(Object modeling scripts)
============

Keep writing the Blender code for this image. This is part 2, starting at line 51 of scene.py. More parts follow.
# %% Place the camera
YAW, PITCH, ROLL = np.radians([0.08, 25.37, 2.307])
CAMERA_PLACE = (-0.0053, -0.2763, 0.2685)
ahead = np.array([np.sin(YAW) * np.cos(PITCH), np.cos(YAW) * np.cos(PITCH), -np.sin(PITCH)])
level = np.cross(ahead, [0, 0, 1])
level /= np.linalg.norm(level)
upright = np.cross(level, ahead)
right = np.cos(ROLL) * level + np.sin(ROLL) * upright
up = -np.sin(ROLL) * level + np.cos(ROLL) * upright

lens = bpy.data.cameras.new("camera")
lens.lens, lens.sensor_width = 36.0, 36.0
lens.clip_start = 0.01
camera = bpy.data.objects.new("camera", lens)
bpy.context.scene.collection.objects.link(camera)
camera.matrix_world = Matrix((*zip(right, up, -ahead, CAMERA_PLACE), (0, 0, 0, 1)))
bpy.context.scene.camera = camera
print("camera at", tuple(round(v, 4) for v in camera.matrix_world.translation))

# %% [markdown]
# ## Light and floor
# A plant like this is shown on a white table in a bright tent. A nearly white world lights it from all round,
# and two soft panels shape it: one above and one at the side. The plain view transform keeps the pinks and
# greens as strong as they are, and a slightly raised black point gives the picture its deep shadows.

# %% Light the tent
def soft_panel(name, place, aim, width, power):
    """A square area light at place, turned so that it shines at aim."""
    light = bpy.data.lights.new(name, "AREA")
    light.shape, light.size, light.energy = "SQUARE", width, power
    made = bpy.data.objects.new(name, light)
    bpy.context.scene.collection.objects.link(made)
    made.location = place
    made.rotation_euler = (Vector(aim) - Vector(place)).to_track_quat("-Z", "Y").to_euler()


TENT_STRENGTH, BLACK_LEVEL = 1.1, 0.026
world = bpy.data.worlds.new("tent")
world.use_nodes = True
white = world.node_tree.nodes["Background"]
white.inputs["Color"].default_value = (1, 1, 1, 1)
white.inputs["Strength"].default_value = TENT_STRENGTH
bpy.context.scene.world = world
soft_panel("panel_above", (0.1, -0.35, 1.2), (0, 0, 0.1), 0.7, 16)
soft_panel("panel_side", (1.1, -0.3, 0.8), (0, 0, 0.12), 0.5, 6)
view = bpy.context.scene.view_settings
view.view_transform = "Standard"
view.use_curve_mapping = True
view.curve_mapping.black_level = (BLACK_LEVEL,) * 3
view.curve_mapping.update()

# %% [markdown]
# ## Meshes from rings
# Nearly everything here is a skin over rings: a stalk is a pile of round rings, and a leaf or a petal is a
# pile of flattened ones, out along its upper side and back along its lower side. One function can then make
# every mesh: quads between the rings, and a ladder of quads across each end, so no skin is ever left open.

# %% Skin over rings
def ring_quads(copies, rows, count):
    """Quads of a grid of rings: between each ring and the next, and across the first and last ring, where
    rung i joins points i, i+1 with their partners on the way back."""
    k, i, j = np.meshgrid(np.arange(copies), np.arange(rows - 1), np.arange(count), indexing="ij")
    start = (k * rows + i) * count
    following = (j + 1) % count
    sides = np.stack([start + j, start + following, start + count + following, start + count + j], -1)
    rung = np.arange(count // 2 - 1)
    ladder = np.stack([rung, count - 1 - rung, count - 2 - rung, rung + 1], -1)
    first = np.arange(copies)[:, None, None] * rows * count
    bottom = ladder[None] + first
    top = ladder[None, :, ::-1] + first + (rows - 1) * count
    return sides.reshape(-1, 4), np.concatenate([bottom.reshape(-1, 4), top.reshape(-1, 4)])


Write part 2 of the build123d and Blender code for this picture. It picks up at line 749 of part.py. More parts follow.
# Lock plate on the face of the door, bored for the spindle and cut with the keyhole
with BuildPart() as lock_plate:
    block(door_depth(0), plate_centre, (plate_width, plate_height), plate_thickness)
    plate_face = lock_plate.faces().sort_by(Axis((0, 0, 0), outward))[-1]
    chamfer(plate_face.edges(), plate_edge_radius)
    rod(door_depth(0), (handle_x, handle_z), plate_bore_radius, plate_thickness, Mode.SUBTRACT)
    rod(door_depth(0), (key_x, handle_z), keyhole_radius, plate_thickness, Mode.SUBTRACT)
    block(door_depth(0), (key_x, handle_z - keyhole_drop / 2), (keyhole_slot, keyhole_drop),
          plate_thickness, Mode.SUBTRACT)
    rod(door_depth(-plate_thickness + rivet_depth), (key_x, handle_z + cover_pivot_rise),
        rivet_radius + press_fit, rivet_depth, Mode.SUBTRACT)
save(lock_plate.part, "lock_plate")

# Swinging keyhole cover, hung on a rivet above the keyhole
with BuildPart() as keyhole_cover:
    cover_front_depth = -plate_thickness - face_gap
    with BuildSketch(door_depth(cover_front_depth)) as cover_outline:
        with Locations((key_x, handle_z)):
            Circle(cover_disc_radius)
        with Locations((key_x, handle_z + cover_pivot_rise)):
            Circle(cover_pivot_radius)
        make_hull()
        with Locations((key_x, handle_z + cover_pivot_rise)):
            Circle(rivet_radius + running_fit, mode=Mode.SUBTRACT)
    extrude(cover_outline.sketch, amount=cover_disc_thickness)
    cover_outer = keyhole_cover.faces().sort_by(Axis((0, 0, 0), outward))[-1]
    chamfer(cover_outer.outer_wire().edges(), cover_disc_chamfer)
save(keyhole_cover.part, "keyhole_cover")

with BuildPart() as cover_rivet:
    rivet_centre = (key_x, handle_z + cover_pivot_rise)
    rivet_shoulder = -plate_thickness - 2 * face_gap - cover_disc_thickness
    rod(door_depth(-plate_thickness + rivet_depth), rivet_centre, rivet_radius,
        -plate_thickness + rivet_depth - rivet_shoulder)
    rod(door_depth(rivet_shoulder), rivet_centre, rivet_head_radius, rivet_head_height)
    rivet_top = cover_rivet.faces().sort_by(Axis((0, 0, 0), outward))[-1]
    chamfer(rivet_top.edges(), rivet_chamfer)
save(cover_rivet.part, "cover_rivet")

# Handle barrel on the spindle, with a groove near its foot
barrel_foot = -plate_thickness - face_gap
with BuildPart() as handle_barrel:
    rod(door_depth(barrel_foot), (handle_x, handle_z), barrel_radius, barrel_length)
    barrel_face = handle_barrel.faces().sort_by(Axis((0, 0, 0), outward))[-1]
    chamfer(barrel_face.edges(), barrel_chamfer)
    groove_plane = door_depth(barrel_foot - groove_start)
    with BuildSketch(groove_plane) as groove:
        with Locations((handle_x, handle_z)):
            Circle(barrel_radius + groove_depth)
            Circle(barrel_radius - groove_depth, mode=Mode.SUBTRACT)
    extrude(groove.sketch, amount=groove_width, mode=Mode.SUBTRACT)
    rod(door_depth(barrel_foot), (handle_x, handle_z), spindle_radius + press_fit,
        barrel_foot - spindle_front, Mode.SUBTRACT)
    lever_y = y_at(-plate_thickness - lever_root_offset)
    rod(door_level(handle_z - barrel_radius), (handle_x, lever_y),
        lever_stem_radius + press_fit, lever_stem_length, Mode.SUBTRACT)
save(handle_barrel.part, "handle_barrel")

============

■ Instructions to follow:
Exactly reproduce every line of the data above.

■ Answer:
Keep writing the Blender code for this image. This is part 2, starting at line 51 of scene.py. More parts follow.
# %% Place the camera
YAW, PITCH, ROLL = np.radians([0.08, 25.37, 2.307])
CAMERA_PLACE = (-0.0053, -0.2763, 0.2685)
ahead = np.array([np.sin(YAW) * np.cos(PITCH), np.cos(YAW) * np.cos(PITCH), -np.sin(PITCH)])
level = np.cross(ahead, [0, 0, 1])
level /= np.linalg.norm(level)
upright = np.cross(level, ahead)
right = np.cos(ROLL) * level + np.sin(ROLL) * upright
up = -np.sin(ROLL) * level + np.cos(ROLL) * upright

lens = bpy.data.cameras.new("camera")
lens.lens, lens.sensor_width = 36.0, 36.0
lens.clip_start = 0.01
camera = bpy.data.objects.new("camera", lens)
bpy.context.scene.collection.objects.link(camera)
camera.matrix_world = Matrix((*zip(right, up, -ahead, CAMERA_PLACE), (0, 0, 0, 1)))
bpy.context.scene.camera = camera
print("camera at", tuple(round(v, 4) for v in camera.matrix_world.translation))

# %% [markdown]
# ## Light and floor
# A plant like this is shown on a white table in a bright tent. A nearly white world lights it from all round,
# and two soft panels shape it: one above and one at the side. The plain view transform keeps the pinks and
# greens as strong as they are, and a slightly raised black point gives the picture its deep shadows.

# %% Light the tent
def soft_panel(name, place, aim, width, power):
    """A square area light at place, turned so that it shines at aim."""
    light = bpy.data.lights.new(name, "AREA")
    light.shape, light.size, light.energy = "SQUARE", width, power
    made = bpy.data.objects.new(name, light)
    bpy.context.scene.collection.objects.link(made)
    made.location = place
    made.rotation_euler = (Vector(aim) - Vector(place)).to_track_quat("-Z", "Y").to_euler()


TENT_STRENGTH, BLACK_LEVEL = 1.1, 0.026
world = bpy.data.worlds.new("tent")
world.use_nodes = True
white = world.node_tree.nodes["Background"]
white.inputs["Color"].default_value = (1, 1, 1, 1)
white.inputs["Strength"].default_value = TENT_STRENGTH
bpy.context.scene.world = world
soft_panel("panel_above", (0.1, -0.35, 1.2), (0, 0, 0.1), 0.7, 16)
soft_panel("panel_side", (1.1, -0.3, 0.8), (0, 0, 0.12), 0.5, 6)
view = bpy.context.scene.view_settings
view.view_transform = "Standard"
view.use_curve_mapping = True
view.curve_mapping.black_level = (BLACK_LEVEL,) * 3
view.curve_mapping.update()

# %% [markdown]
# ## Meshes from rings
# Nearly everything here is a skin over rings: a stalk is a pile of round rings, and a leaf or a petal is a
# pile of flattened ones, out along its upper side and back along its lower side. One function can then make
# every mesh: quads between the rings, and a ladder of quads across each end, so no skin is ever left open.

# %% Skin over rings
def ring_quads(copies, rows, count):
    """Quads of a grid of rings: between each ring and the next, and across the first and last ring, where
    rung i joins points i, i+1 with their partners on the way back."""
    k, i, j = np.meshgrid(np.arange(copies), np.arange(rows - 1), np.arange(count), indexing="ij")
    start = (k * rows + i) * count
    following = (j + 1) % count
    sides = np.stack([start + j, start + following, start + count + following, start + count + j], -1)
    rung = np.arange(count // 2 - 1)
    ladder = np.stack([rung, count - 1 - rung, count - 2 - rung, rung + 1], -1)
    first = np.arange(copies)[:, None, None] * rows * count
    bottom = ladder[None] + first
    top = ladder[None, :, ::-1] + first + (rows - 1) * count
    return sides.reshape(-1, 4), np.concatenate([bottom.reshape(-1, 4), top.reshape(-1, 4)])


Write part 2 of the build123d and Blender code for this picture. It picks up at line 749 of part.py. More parts follow.
# Lock plate on the face of the door, bored for the spindle and cut with the keyhole
with BuildPart() as lock_plate:
    block(door_depth(0), plate_centre, (plate_width, plate_height), plate_thickness)
    plate_face = lock_plate.faces().sort_by(Axis((0, 0, 0), outward))[-1]
    chamfer(plate_face.edges(), plate_edge_radius)
    rod(door_depth(0), (handle_x, handle_z), plate_bore_radius, plate_thickness, Mode.SUBTRACT)
    rod(door_depth(0), (key_x, handle_z), keyhole_radius, plate_thickness, Mode.SUBTRACT)
    block(door_depth(0), (key_x, handle_z - keyhole_drop / 2), (keyhole_slot, keyhole_drop),
          plate_thickness, Mode.SUBTRACT)
    rod(door_depth(-plate_thickness + rivet_depth), (key_x, handle_z + cover_pivot_rise),
        rivet_radius + press_fit, rivet_depth, Mode.SUBTRACT)
save(lock_plate.part, "lock_plate")

# Swinging keyhole cover, hung on a rivet above the keyhole
with BuildPart() as keyhole_cover:
    cover_front_depth = -plate_thickness - face_gap
    with BuildSketch(door_depth(cover_front_depth)) as cover_outline:
        with Locations((key_x, handle_z)):
            Circle(cover_disc_radius)
        with Locations((key_x, handle_z + cover_pivot_rise)):
            Circle(cover_pivot_radius)
        make_hull()
        with Locations((key_x, handle_z + cover_pivot_rise)):
            Circle(rivet_radius + running_fit, mode=Mode.SUBTRACT)
    extrude(cover_outline.sketch, amount=cover_disc_thickness)
    cover_outer = keyhole_cover.faces().sort_by(Axis((0, 0, 0), outward))[-1]
    chamfer(cover_outer.outer_wire().edges(), cover_disc_chamfer)
save(keyhole_cover.part, "keyhole_cover")

with BuildPart() as cover_rivet:
    rivet_centre = (key_x, handle_z + cover_pivot_rise)
    rivet_shoulder = -plate_thickness - 2 * face_gap - cover_disc_thickness
    rod(door_depth(-plate_thickness + rivet_depth), rivet_centre, rivet_radius,
        -plate_thickness + rivet_depth - rivet_shoulder)
    rod(door_depth(rivet_shoulder), rivet_centre, rivet_head_radius, rivet_head_height)
    rivet_top = cover_rivet.faces().sort_by(Axis((0, 0, 0), outward))[-1]
    chamfer(rivet_top.edges(), rivet_chamfer)
save(cover_rivet.part, "cover_rivet")

# Handle barrel on the spindle, with a groove near its foot
barrel_foot = -plate_thickness - face_gap
with BuildPart() as handle_barrel:
    rod(door_depth(barrel_foot), (handle_x, handle_z), barrel_radius, barrel_length)
    barrel_face = handle_barrel.faces().sort_by(Axis((0, 0, 0), outward))[-1]
    chamfer(barrel_face.edges(), barrel_chamfer)
    groove_plane = door_depth(barrel_foot - groove_start)
    with BuildSketch(groove_plane) as groove:
        with Locations((handle_x, handle_z)):
            Circle(barrel_radius + groove_depth)
            Circle(barrel_radius - groove_depth, mode=Mode.SUBTRACT)
    extrude(groove.sketch, amount=groove_width, mode=Mode.SUBTRACT)
    rod(door_depth(barrel_foot), (handle_x, handle_z), spindle_radius + press_fit,
        barrel_foot - spindle_front, Mode.SUBTRACT)
    lever_y = y_at(-plate_thickness - lever_root_offset)
    rod(door_level(handle_z - barrel_radius), (handle_x, lever_y),
        lever_stem_radius + press_fit, lever_stem_length, Mode.SUBTRACT)
save(handle_barrel.part, "handle_barrel")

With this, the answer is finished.